Good question. Don't most places like malls have rules that you can't be in there without a shirt on? "No shoes, no shirt, no service."

I'm really glad they dropped the charges against this guy. The whole thing seems extremely fishy to me. If he and his son really were stopping other shoppers and being argumentative, why weren't they simply asked to leave them alone, or asked to leave the mall? Did the security guy actually SEE them harassing other shoppers or was that just what the woman who went to talk to the security guard said?
 
Headache in a Suitcase said:
the security guards found the people involved in an alleged argument based on a description from an old lady on what they were wearing, and they kicked them out.

Is that why the all the parties to the argument were kicked out?

But the fact remains that they werent. Only the people wearing shirts saying "Give Peace A Chance" were kicked out.

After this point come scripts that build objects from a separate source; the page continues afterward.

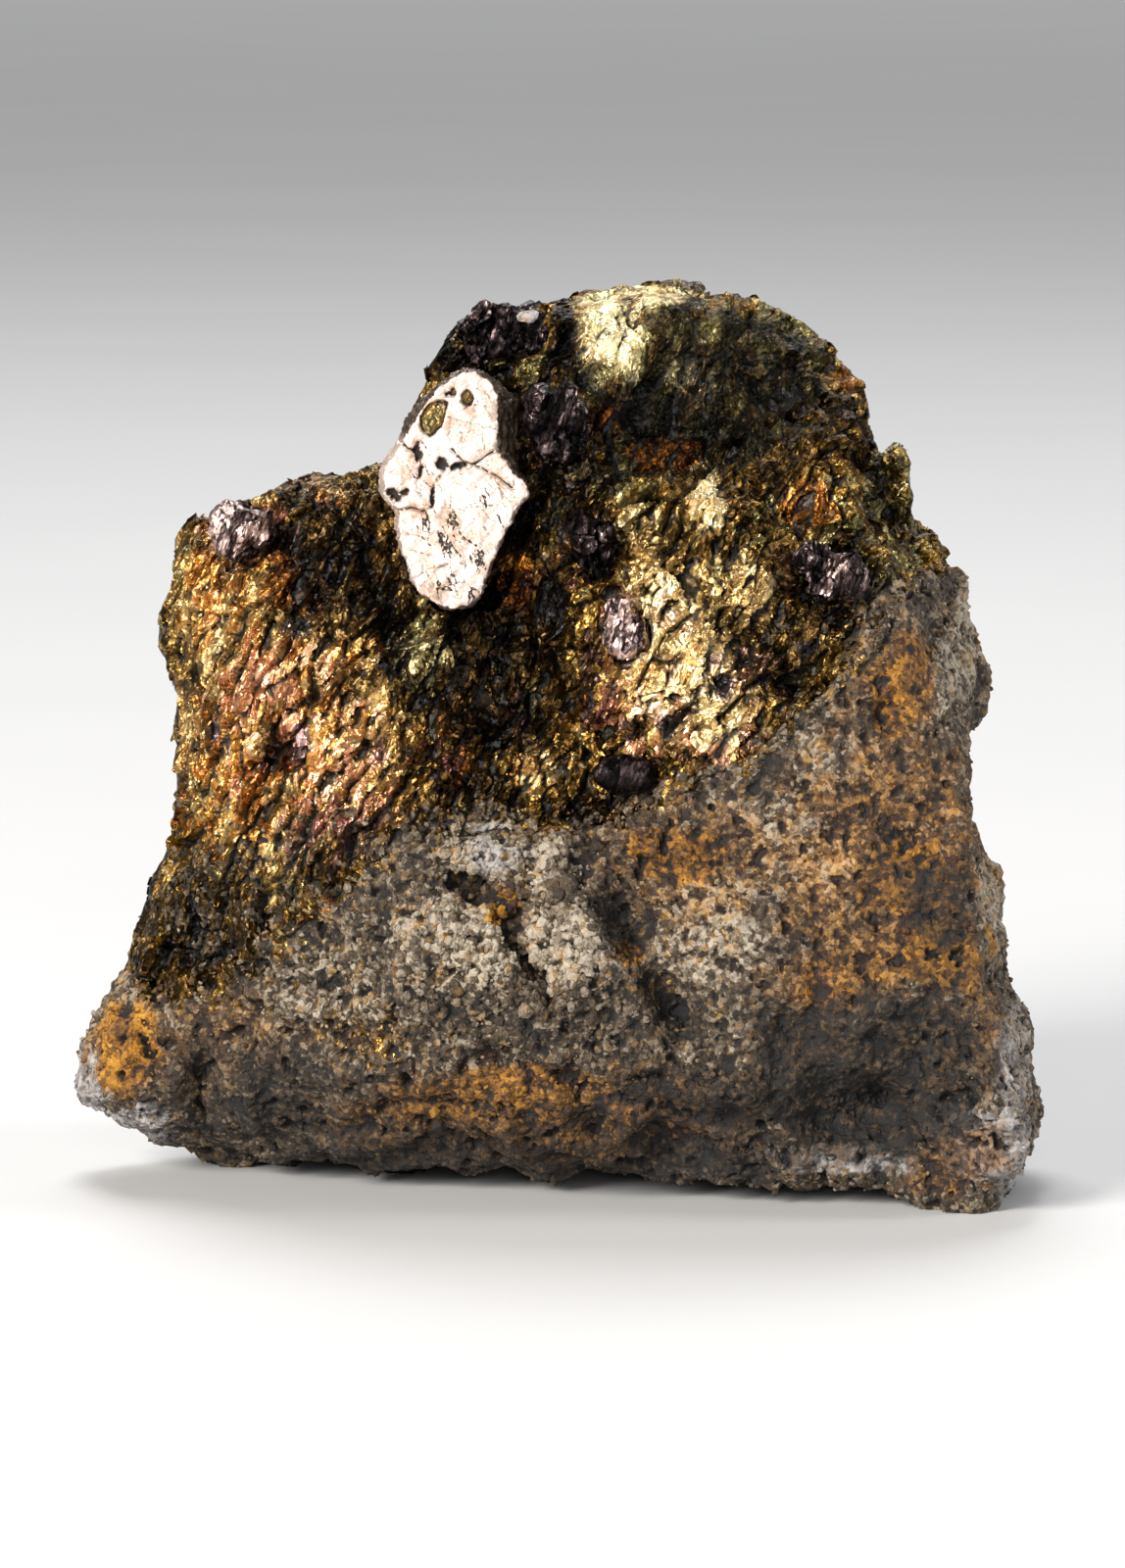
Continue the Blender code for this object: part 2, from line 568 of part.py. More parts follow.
def grain_body(name, middle, half, turn, seed, margin):
    """A small many-faced grain, or with a margin the pocket that it sits in."""
    bm = bmesh.new()
    bmesh.ops.create_icosphere(bm, subdivisions=2, radius=1.0)
    draw = random.Random(seed)
    offset = draw.uniform(0.0, 6.0)
    tilt = Euler((0.0, math.radians(turn), 0.0)).to_matrix()
    for vert in bm.verts:
        wave = math.sin(3.1 * vert.co.x + offset) * math.cos(3.7 * vert.co.z - offset)
        wave += 0.7 * math.sin(5.3 * vert.co.z + 4.1 * vert.co.y + 2.0 * offset)
        reach = 1.0 + GRAIN_ROUGHNESS * wave
        sized = Vector([c * reach * h + c * margin for c, h in zip(vert.co, half)])
        vert.co = (tilt @ sized + Vector(middle)) * MM
    return add_object(name, mesh_from(bm, name))


def shared_shift(pieces):
    """Puts the middle of the specimen's box over the origin and its feet at height zero."""
    corners = np.concatenate([places_of(piece.data) for piece in pieces])
    low = corners.min(axis=0)
    high = corners.max(axis=0)
    shift = Vector(((low[0] + high[0]) / 2, (low[1] + high[1]) / 2, low[2])) * MM
    for piece in pieces:
        piece.data.transform(Matrix.Translation(-shift))


def build():
    clear_scene()
    whole = block()
    for middle, size, turn in EDGE_CRYSTALS:
        tip = edge_crystal(middle, size, turn)
        combine(whole, tip, "UNION")
        drop(tip)

    rock = add_object("gangue_rock", whole.data.copy())
    below = region(False, -CONTACT_GAP / 2)
    combine(rock, below, "INTERSECT")
    drop(below)
    metal = add_object("chalcopyrite_mass", whole.data.copy())
    above = region(True, CONTACT_GAP / 2)
    combine(metal, above, "INTERSECT")
    drop(above)
    drop(whole)

    pocket = crystal_body("pocket", GAP, 4.0)
    combine(metal, pocket, "DIFFERENCE")
    drop(pocket)
    crystal = crystal_body("arsenohauchecornite_crystal", 0.0, 0.0)
    for shape in CRYSTAL_PITS:
        pit = crystal_pit(*shape)
        combine(crystal, pit, "DIFFERENCE")
        drop(pit)
    grains = []
    for name, middle, half, turn, seed in GRAINS:
        pocket = grain_body("pocket", middle, half, turn, seed, GAP)
        combine(metal, pocket, "DIFFERENCE")
        combine(rock, pocket, "DIFFERENCE")
        drop(pocket)
        grains.append(grain_body(name, middle, half, turn, seed, 0.0))

    for piece in (rock, metal, crystal):
        keep_largest(piece)
    looks = {
        "gangue": (GANGUE, [rock]),
        "chalcopyrite": (CHALCOPYRITE, [metal]),
        "bright_arsenohauchecornite": (BRIGHT_CRYSTAL, [crystal]),
        "dark_arsenohauchecornite": (DARK_GRAIN, grains),
    }
    for name, (look, pieces) in looks.items():
        material = mineral(name, look)
        for piece in pieces:
            piece.data.materials.clear()
            piece.data.materials.append(material)
    shared_shift([rock, metal, crystal, *grains])


build()
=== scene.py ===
import math

import bmesh
import bpy
import numpy as np
from mathutils import Euler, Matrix, Vector, kdtree, noise
from mathutils.bvhtree import BVHTree


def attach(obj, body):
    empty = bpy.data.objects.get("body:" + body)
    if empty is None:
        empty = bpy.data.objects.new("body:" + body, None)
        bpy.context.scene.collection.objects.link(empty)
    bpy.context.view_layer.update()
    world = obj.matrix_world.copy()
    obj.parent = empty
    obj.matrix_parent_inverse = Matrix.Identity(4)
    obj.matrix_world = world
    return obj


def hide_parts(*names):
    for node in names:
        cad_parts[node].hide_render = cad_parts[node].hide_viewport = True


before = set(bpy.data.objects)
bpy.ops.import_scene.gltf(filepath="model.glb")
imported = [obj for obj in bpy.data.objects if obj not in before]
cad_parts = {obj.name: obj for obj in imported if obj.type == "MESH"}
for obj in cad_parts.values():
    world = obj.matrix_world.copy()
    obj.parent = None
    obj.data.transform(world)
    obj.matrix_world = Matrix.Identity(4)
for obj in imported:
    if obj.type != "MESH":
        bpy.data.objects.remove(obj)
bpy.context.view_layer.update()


# The gangue: a broken, sugary grey rock of quartz and carbonate grains that carries the ore.
# It is stained by rust, split by a fissure and knobbly in the middle of its front, with a flat
# broken face on the right that ends in a sharp edge.
MM = 0.001

# The front is looked at through a long lens a little above the table. Patches of stain and the
# small features of the front are given where they show in its picture, across and down.
POINT = 0.0405 * MM
PICTURE = (1148, 1600)
LENS_ANGLE = math.radians(7.0)
LENS_DISTANCE = 0.36
AIM = Vector((0.000215, -0.001993, 0.016557))
FORWARD = Vector((0.0, math.cos(LENS_ANGLE), -math.sin(LENS_ANGLE)))
UPWARD = Vector((0.0, math.sin(LENS_ANGLE), math.cos(LENS_ANGLE)))
LENS_PLACE = AIM - FORWARD * LENS_DISTANCE

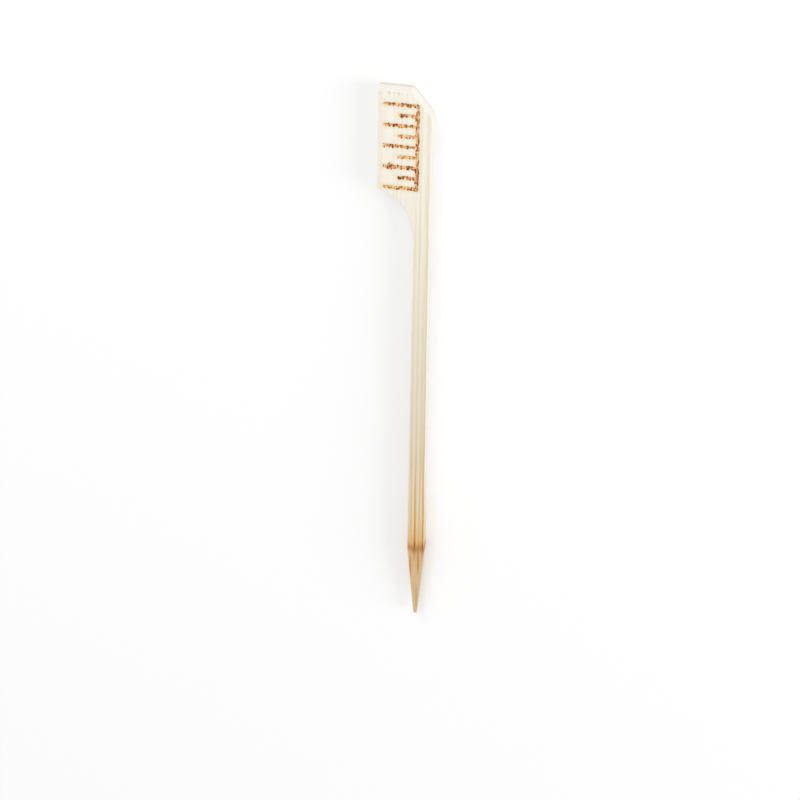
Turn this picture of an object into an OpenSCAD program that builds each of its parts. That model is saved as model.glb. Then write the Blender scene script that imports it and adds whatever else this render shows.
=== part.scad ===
// Bamboo pick: one flat slat with a wide head, a straight spine, a slim stem and a four-sided point.
// It lies on its back with the marked face up. Y runs along the pick to its head and X across it to
// the spine. The origin is under the middle of the whole pick, on the surface that it lies on.

/* [Pick] */
// Length from the top end of the head to the point
pick_l = 90; // [70:1:120]
// Thickness of the slat from front to back
slat_t = 2.2; // [1.6:0.1:3]
// Width of the softened arrises along the straight edges
arris_w = 0.13; // [0.11:0.01:0.25]

/* [Head] */
// Width from the left edge to the spine
head_w = 7.6; // [6.5:0.1:9]
// Length from the top end down to the neck
head_l = 23.4; // [21:0.1:30]
// How far the spine leans outwards between the neck and the top end
spine_lean = 0.2; // [0:0.05:0.5]
// Cut-off corner of the head, measured across the head
corner_w = 2.9; // [1.5:0.1:4]
// Cut-off corner of the head, measured down the spine
corner_l = 3.9; // [2:0.1:5.5]

/* [Shoulder] */
// Radius of the round cutter that swept the wood away beside the stem
cutter_r = 5.5; // [4:0.1:8]
// Length of the straight cut that runs on from the round sweep to the neck
run_out_l = 3.2; // [2:0.1:5]
// Slant of that straight cut against the spine, in degrees
run_out_slant = 17; // [8:1:25]
// Width of the softened arrises along the sweep and the straight cut
sweep_arris_w = 0.1; // [0.04:0.01:0.1]

/* [Stem and point] */
// Width of the stem at the neck
neck_w = 2.25; // [1.8:0.05:3]
// Width of the stem where the point starts
stem_w = 2.45; // [1.8:0.05:3]
// Length of the four cuts that make the point
point_l = 12; // [6:0.5:20]
// Width of the blunt tip that is left
tip_w = 0.5; // [0.2:0.05:1]

/* [Burnt scale] */
// Depth that the hot stamp sank into the face
burn_depth = 0.12; // [0.05:0.01:0.3]
// Width of a burnt stroke
stroke_w = 0.5; // [0.3:0.05:0.7]
// Distance from the head's left edge to the scale's upright rail
rail_inset = 5.7; // [5.5:0.1:6]
// Distance from the top end to the first tick
scale_inset = 2.2; // [1.2:0.1:2.6]
// Distance from one tick to the next
tick_pitch = 1.7; // [1:0.05:1.75]
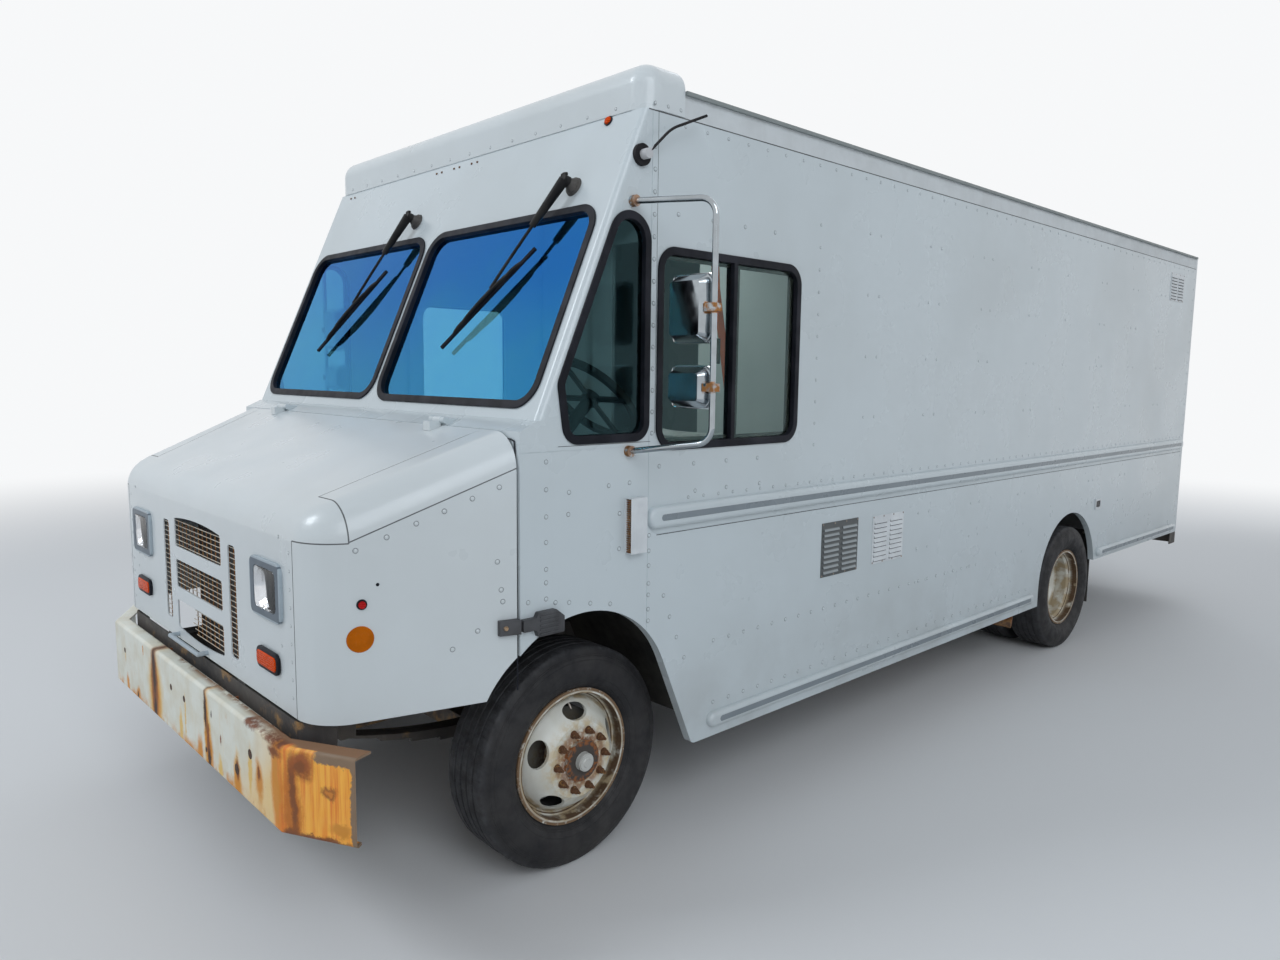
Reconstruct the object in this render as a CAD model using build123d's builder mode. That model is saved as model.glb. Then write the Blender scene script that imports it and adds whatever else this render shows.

That says it all right there.
 
yeah... if the other people involved in the party were wearing "kick a liberal down the stairs" t-shirts, they would have been just as easily recognized as the "give peace a chance" guys. this is being blown so out of proportion it's not even funny. if you really believe security guards kicked these people out just because they had t-shirts on with the title of a john lennon song, then you are in serious need of a reality check.
 
Headache in a Suitcase said:
if you really believe security guards kicked these people out just because they had t-shirts on with the title of a john lennon song, then you are in serious need of a reality check.

The fact that you are simplifying to this level doesnt surprise me.

Here is the way I predict it went, and that's why the charges were dropped:

Men wearing peace tshirts are verbally accosted by some rabid warmongering conservatives. Men verbally defend their position, and an argument ensues. Old lady, regardless of her political beliefs, sees a storm brewing. Perhaps she even dislikes the tshirts and thats why she gets the slogans wrong. Who knows. At any rate, the robocop security guards jump to the conclusion that some fist pumping shouting peaceniks are to blame and kick only them out. Of course, the fact that they have courageously decided to wear their beliefs on their sleeves so to speak makes it all the easier to identify them.

The only right thing is that after someone is asked to leave private property, for whatever reason, they are supposed to. That is why the men were charged with trespassing, not because they were wearing shirts, however the patrons and/or robocop security guards displeasure at the message is what started the whole thing.

Those men were certainly entitled to wear their shirts in the mall and I sincerely hope they exercise their right to return to the mall wearing the tshirts, in the company of witnesses, and if they are harassed by mall employees they should sue the mall for infringement of their right to freedom of expression.